> [RECORDED INFORMATION]
◆ ◆ ◆

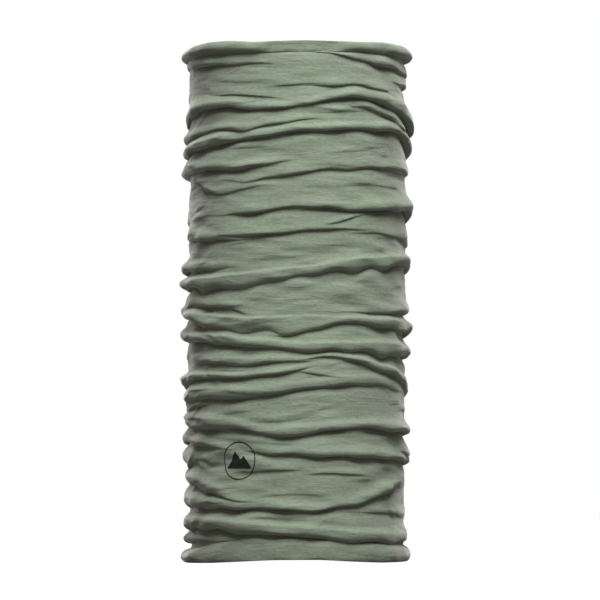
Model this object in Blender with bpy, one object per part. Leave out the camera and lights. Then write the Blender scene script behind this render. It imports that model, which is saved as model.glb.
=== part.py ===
"""Neck gaiter: a seamless knitted tube that stands on its end, gathered into soft folds.

Each end is turned over into a soft roll. A round emblem is printed at the front left, and a folded
care label hangs inside at the back, tacked along its top edge. Metres, +Z up, and the front is -Y.
"""

import math

import bmesh
import bpy
import numpy as np

MM = 0.001

# Knitted tube. Bearings are in degrees round the tube: 0 is the front, +90 the viewer's right.
SEGMENTS = 60
CLOTH = 1.2 * MM
CREST_RADIUS = 79.8 * MM  # outside of a fold
SHOULDER_RADIUS = 77.0 * MM  # cloth between two folds
CREASE_RADIUS = 74.0 * MM  # bottom of the groove under a fold
END_RADIUS = 74.6 * MM  # where the cloth goes into the rolls
FOLD_DROP = 5.0 * MM  # a crest stands this far above its crease
BEARINGS = (-90, -45, 0, 45, 90, 180)
FOLDS_MM = (  # height of each fold's crest at BEARINGS, from the bottom of the tube to its top
    (28, 28, 25, 20, 20, 26),
    (47, 43, 38, 48, 50, 52),
    (80, 77, 75, 75, 73, 76),
    (98, 98, 92, 95, 92, 97),
    (116, 118, 121, 122, 112, 115),
    (132, 131, 137, 137, 127, 134),
    (158, 155, 148, 151, 145, 152),
    (176, 168, 167, 167, 162, 174),
    (195, 194, 199, 208, 207, 200),
    (222, 227, 228, 227, 224, 226),
    (240, 243, 244, 244, 244, 246),
    (271, 271, 266, 270, 268, 265),
    (286, 291, 295, 298, 290, 288),
    (308, 315, 312, 321, 307, 314),
    (331, 338, 333, 335, 331, 334),
)
SMOOTHING_DEG = 24  # the crest lines bend over this much of the way round

# Soft rolls at the two ends: (radius, height) round the section of one roll, open to the tube.
BOTTOM_ROLL_MM = (
    (72.6, 0.0),
    (78.0, 0.0),
    (80.6, 1.6),
    (81.5, 4.6),
    (80.6, 7.8),
    (78.2, 9.8),
    (76.4, 9.6),
    (75.4, 8.4),
    (75.4, 3.4),
    (72.9, 3.4),
    (72.9, 8.6),
    (71.9, 8.8),
    (71.3, 5.0),
    (71.6, 1.6),
)
TOP_ROLL_MM = (
    (72.6, 5.0),
    (76.6, 6.2),
    (79.6, 4.4),
    (81.2, 1.0),
    (80.4, -2.8),
    (78.2, -4.8),
    (76.4, -4.6),
    (75.4, -3.4),
    (75.4, 1.6),
    (72.9, 1.6),
    (72.9, -3.6),
    (71.9, -3.8),
    (71.3, 0.0),
    (71.5, 2.8),
)
BOTTOM_END = 4.2 * MM  # where the cloth ends inside the bottom roll
BOTTOM_MOUTH = 11.5 * MM  # where it comes out of that roll
TOP_ROLL_HEIGHT = 350.5 * MM
TOP_ROLL_SAG = 1.5 * MM  # the top edge is this much lower at the sides, and higher at the front
TOP_MOUTH_DROP = 7.0 * MM  # from the roll's middle down to where the cloth comes out of it

# Printed emblem: a ring round a mountain range. Points are (across, up) from its centre.
EMBLEM_BEARING = -32.0
EMBLEM_HEIGHT = 70.5 * MM
EMBLEM_SEAT_RADIUS = 77.0 * MM  # the print keeps the cloth under it smooth
EMBLEM_SEAT_HALF = 16.0 * MM
EMBLEM_SEAT_FADE = 8.0 * MM
INK_GAP = 0.35 * MM
INK = 0.4 * MM
RING_RADIUS = 13.0 * MM
RING_WIDTH = 0.8 * MM
RING_STEPS = 72
RIDGE_MM = ((-9.6, -4.2), (-3.0, 6.8), (1.2, 1.0), (4.0, 3.2), (9.6, -4.2))
RIDGE_FOOT = -5.4 * MM
RIDGE_STEPS = 4  # strips between two corners, so that the print follows the tube

# Care label: a folded ribbon that swings about its top edge, and the thread that tacks it.
LABEL_HALF_WIDTH = 10.0 * MM
LABEL_LENGTH = 33.0 * MM
LABEL_HINGE = (0.0, 70.5 * MM, 44.5 * MM)
LABEL_HALF_THICKNESS = 0.55 * MM
LABEL_HALF_SLIT = 0.2 * MM
LABEL_FOLD = 0.7 * MM  # height of the turned lower end
THREAD_RADIUS = 0.22 * MM
THREAD_HALF_WIDTH = 8.0 * MM
THREAD_CENTRE = (0.0, 71.6 * MM, 46.2 * MM)
THREAD_SWING = 0.9 * MM  # height of the zigzag to each side
THREAD_TURNS = 6
THREAD_STEPS_PER_TURN = 8

KNIT_COLOUR = (0.245, 0.315, 0.235)
INK_COLOUR = (0.012, 0.016, 0.012)
RIBBON_COLOUR = (0.82, 0.82, 0.79)
THREAD_COLOUR = (0.20, 0.26, 0.19)


def clear_scene():
    for obj in list(bpy.data.objects):
        bpy.data.objects.remove(obj, do_unlink=True)


def cloth_material(name, colour, roughness):
    material = bpy.data.materials.new(name)
    material.use_nodes = True
    surface = material.node_tree.nodes["Principled BSDF"]
    surface.inputs["Base Color"].default_value = (*colour, 1.0)
    surface.inputs["Roughness"].default_value = roughness
    material.diffuse_color = (*colour, 1.0)
    return material


def add_object(name, points, faces, material, origin=(0.0, 0.0, 0.0)):
    """A mesh object whose points are given in the world, with its origin moved to the point given."""
    mesh = bpy.data.meshes.new(name)
    mesh.from_pydata([np.subtract(point, origin).tolist() for point in points], [], faces)
    mesh.materials.append(material)
    obj = bpy.data.objects.new(name, mesh)
    obj.location = origin
    bpy.context.scene.collection.objects.link(obj)
    return obj


def face_outwards(obj):
    shape = bmesh.new()
    shape.from_mesh(obj.data)
    bmesh.ops.recalc_face_normals(shape, faces=shape.faces)
    shape.to_mesh(obj.data)
    shape.free()


def add_solidify(obj, thickness, offset):
    solidify = obj.modifiers.new("thickness", "SOLIDIFY")
    solidify.thickness = thickness
    solidify.offset = offset


def around(bearing, radius, height):
    """The point at this bearing in degrees, radius and height."""
    turn = math.radians(bearing)
    return (radius * math.sin(turn), -radius * math.cos(turn), height)


def segment_bearings():
    return np.arange(SEGMENTS) * 360.0 / SEGMENTS - 180.0


def crest_line(heights_mm):
    """The height of one crest at every segment: a smooth closed line through its heights at BEARINGS."""
    straight = np.interp(segment_bearings(), BEARINGS, heights_mm, period=360.0)
    reach = round(SMOOTHING_DEG * SEGMENTS / 360.0)
    window = np.hanning(2 * reach + 1)
    wrapped = np.concatenate([straight[-reach:], straight, straight[:reach]])
    return np.convolve(wrapped, window / window.sum(), "valid") * MM


def top_roll_line():
    """The height of the top roll's middle at every segment: a saddle, low at both sides."""
    return TOP_ROLL_HEIGHT + TOP_ROLL_SAG * np.cos(np.radians(2.0 * segment_bearings()))


def emblem_weight(bearing, height):
    """1 under the emblem, falling smoothly to 0 away from it."""
    across = math.radians(bearing - EMBLEM_BEARING) * EMBLEM_SEAT_RADIUS
    away = math.hypot(across, height - EMBLEM_HEIGHT) - EMBLEM_SEAT_HALF
    fade = min(max(1.0 - away / EMBLEM_SEAT_FADE, 0.0), 1.0)
    return fade * fade * (3.0 - 2.0 * fade)


def cloth_rows():
    """The tube's rows from its bottom end to its top, each as (radius, height of every segment)."""
    level = np.ones(SEGMENTS)
    crests = [crest_line(heights) for heights in FOLDS_MM]
    creases = [crest - FOLD_DROP for crest in crests]
    tops = creases[1:] + [top_roll_line() - TOP_MOUTH_DROP]
    rows = [(END_RADIUS, BOTTOM_END * level), (END_RADIUS, BOTTOM_MOUTH * level)]
    for crest, crease, top in zip(crests, creases, tops):
        rows.append((CREASE_RADIUS, crease))
        rows.append((CREST_RADIUS, crest))
        rows.append((SHOULDER_RADIUS, (crest + top) / 2.0))
    rows.append((END_RADIUS, tops[-1]))
    rows.append((END_RADIUS, top_roll_line()))
    return rows


def closed_grid(rows, row_length, wrap_rows):
    """Faces of a grid of points stored row by row, closed round each row and, if asked, row to row."""
    faces = []
    for row in range(rows if wrap_rows else rows - 1):
        low = row * row_length
        high = (row + 1) % rows * row_length
        for i in range(row_length):
            j = (i + 1) % row_length
            faces.append((low + i, low + j, high + j, high + i))
    return faces


def add_tube(material):
    bearings = segment_bearings()
    points = []
    rows = cloth_rows()
    for radius, heights in rows:
        for bearing, height in zip(bearings, heights):
            seat = emblem_weight(bearing, height)
            here = radius + (EMBLEM_SEAT_RADIUS - radius) * seat
            points.append(around(bearing, here, height))
    tube = add_object("tube_cloth", points, closed_grid(len(rows), SEGMENTS, False), material)
    add_solidify(tube, CLOTH, -1.0)


def add_roll(name, section_mm, heights, origin, material):
    """One roll: its section carried round the tube, with the height added at every segment."""
    points = [
        around(bearing, radius * MM, up * MM + height)
        for radius, up in section_mm
        for bearing, height in zip(segment_bearings(), heights)
    ]
    roll = add_object(name, points, closed_grid(len(section_mm), SEGMENTS, True), material, origin)
    face_outwards(roll)


def on_emblem(across, up):
    """A point on the emblem's inner face, this far across and up from its centre."""
    radius = EMBLEM_SEAT_RADIUS + INK_GAP
    bearing = EMBLEM_BEARING + math.degrees(across / radius)
    return around(bearing, radius, EMBLEM_HEIGHT + up)


def add_print(name, pairs, closed, material):
    """One patch of ink between two lines, given as pairs of points that face each other."""
    points = [point for pair in pairs for point in pair]
    faces = []
    for i in range(len(pairs) if closed else len(pairs) - 1):
        low = 2 * i
        high = 2 * ((i + 1) % len(pairs))
        faces.append((low, low + 1, high + 1, high))
    patch = add_object(name, points, faces, material)
    add_solidify(patch, INK, -1.0)


def add_emblem(material):
    ring = []
    for step in range(RING_STEPS):
        turn = 2.0 * math.pi * step / RING_STEPS
        ring.append(
            [
                on_emblem(radius * math.cos(turn), radius * math.sin(turn))
                for radius in (RING_RADIUS, RING_RADIUS - RING_WIDTH)
            ]
        )
    add_print("emblem_ring", ring, True, material)

    corners = np.array(RIDGE_MM) * MM
    places = np.linspace(0, len(corners) - 1, RIDGE_STEPS * (len(corners) - 1) + 1)
    across = np.interp(places, np.arange(len(corners)), corners[:, 0])
    up = np.interp(places, np.arange(len(corners)), corners[:, 1])
    peaks = [[on_emblem(x, RIDGE_FOOT), on_emblem(x, z)] for x, z in zip(across, up)]
    add_print("emblem_peaks", peaks, False, material)


def add_label(material):
    """A ribbon folded in two: its section is a long U, open along the tacked top edge."""
    low = -LABEL_LENGTH
    section = (
        (-LABEL_HALF_THICKNESS, 0.0),
        (-LABEL_HALF_THICKNESS, low + LABEL_FOLD),
        (-LABEL_HALF_SLIT, low),
        (LABEL_HALF_SLIT, low),
        (LABEL_HALF_THICKNESS, low + LABEL_FOLD),
        (LABEL_HALF_THICKNESS, 0.0),
        (LABEL_HALF_SLIT, 0.0),
        (LABEL_HALF_SLIT, low + LABEL_FOLD),
        (-LABEL_HALF_SLIT, low + LABEL_FOLD),
        (-LABEL_HALF_SLIT, 0.0),
    )
    count = len(section)
    points = [
        np.add(LABEL_HINGE, (side * LABEL_HALF_WIDTH, depth, up))
        for side in (-1, 1)
        for depth, up in section
    ]
    faces = [tuple(range(count)), tuple(range(count, 2 * count))]
    for i in range(count):
        j = (i + 1) % count
        faces.append((i, j, count + j, count + i))
    face_outwards(add_object("care_label", points, faces, material, LABEL_HINGE))


def add_label_thread(material):
    """A zigzag of thread just above the label's top edge, against the inside of the cloth."""
    steps = THREAD_TURNS * THREAD_STEPS_PER_TURN
    curve = bpy.data.curves.new("care_label_thread", "CURVE")
    curve.dimensions = "3D"
    curve.bevel_depth = THREAD_RADIUS
    curve.bevel_resolution = 1
    curve.use_fill_caps = True
    line = curve.splines.new("POLY")
    line.points.add(steps)
    for step, point in enumerate(line.points):
        along = THREAD_HALF_WIDTH * (2.0 * step / steps - 1.0)
        swing = THREAD_SWING * math.sin(2.0 * math.pi * step / THREAD_STEPS_PER_TURN)
        point.co = (*np.add(THREAD_CENTRE, (along, 0.0, swing)), 1.0)
    curve.materials.append(material)
    thread = bpy.data.objects.new("care_label_thread", curve)
    bpy.context.scene.collection.objects.link(thread)


def main():
    clear_scene()
    bpy.context.scene.unit_settings.system = "METRIC"
    flat = np.zeros(SEGMENTS)
    top_origin = (0.0, 0.0, TOP_ROLL_HEIGHT)
    knit = {edge: cloth_material(f"{edge}_knit", KNIT_COLOUR, 0.95) for edge in ("tube", "bottom", "top")}
    add_tube(knit["tube"])
    add_roll("bottom_edge_roll", BOTTOM_ROLL_MM, flat, (0.0, 0.0, 0.0), knit["bottom"])
    add_roll("top_edge_roll", TOP_ROLL_MM, top_roll_line(), top_origin, knit["top"])
    add_emblem(cloth_material("emblem_ink", INK_COLOUR, 0.6))
    add_label(cloth_material("label_ribbon", RIBBON_COLOUR, 0.7))
    add_label_thread(cloth_material("label_thread", THREAD_COLOUR, 0.8))


main()
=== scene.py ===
"""Looks of the neck gaiter: gathered knit cloth with soft folds, rolled edges, a printed emblem and a
folded care label, in a pale studio. Metres, +Z up, the front is -Y. Bearings are degrees round the tube:
0 is the front and +90 the viewer's right."""

import math

import bpy
import numpy as np
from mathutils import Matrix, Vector
from mathutils.bvhtree import BVHTree


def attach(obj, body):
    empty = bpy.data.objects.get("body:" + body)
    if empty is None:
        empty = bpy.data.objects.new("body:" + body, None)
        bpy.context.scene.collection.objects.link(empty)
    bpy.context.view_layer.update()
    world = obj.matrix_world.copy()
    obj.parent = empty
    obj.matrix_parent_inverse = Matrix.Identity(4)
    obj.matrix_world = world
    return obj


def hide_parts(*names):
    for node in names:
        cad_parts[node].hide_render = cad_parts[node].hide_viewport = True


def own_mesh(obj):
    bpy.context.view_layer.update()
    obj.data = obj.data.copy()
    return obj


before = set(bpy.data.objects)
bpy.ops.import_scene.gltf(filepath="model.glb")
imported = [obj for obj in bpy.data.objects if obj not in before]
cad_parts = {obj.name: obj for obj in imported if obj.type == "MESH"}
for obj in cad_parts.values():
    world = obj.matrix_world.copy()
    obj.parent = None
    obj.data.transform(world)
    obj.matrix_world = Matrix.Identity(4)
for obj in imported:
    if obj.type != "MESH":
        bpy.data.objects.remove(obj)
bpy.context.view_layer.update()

MM = 0.001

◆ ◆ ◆

> [GOAL OF THE EXERCISE] Write down only the number of lines that contain the string "mathutils" in the listing.

> [RESULT] 2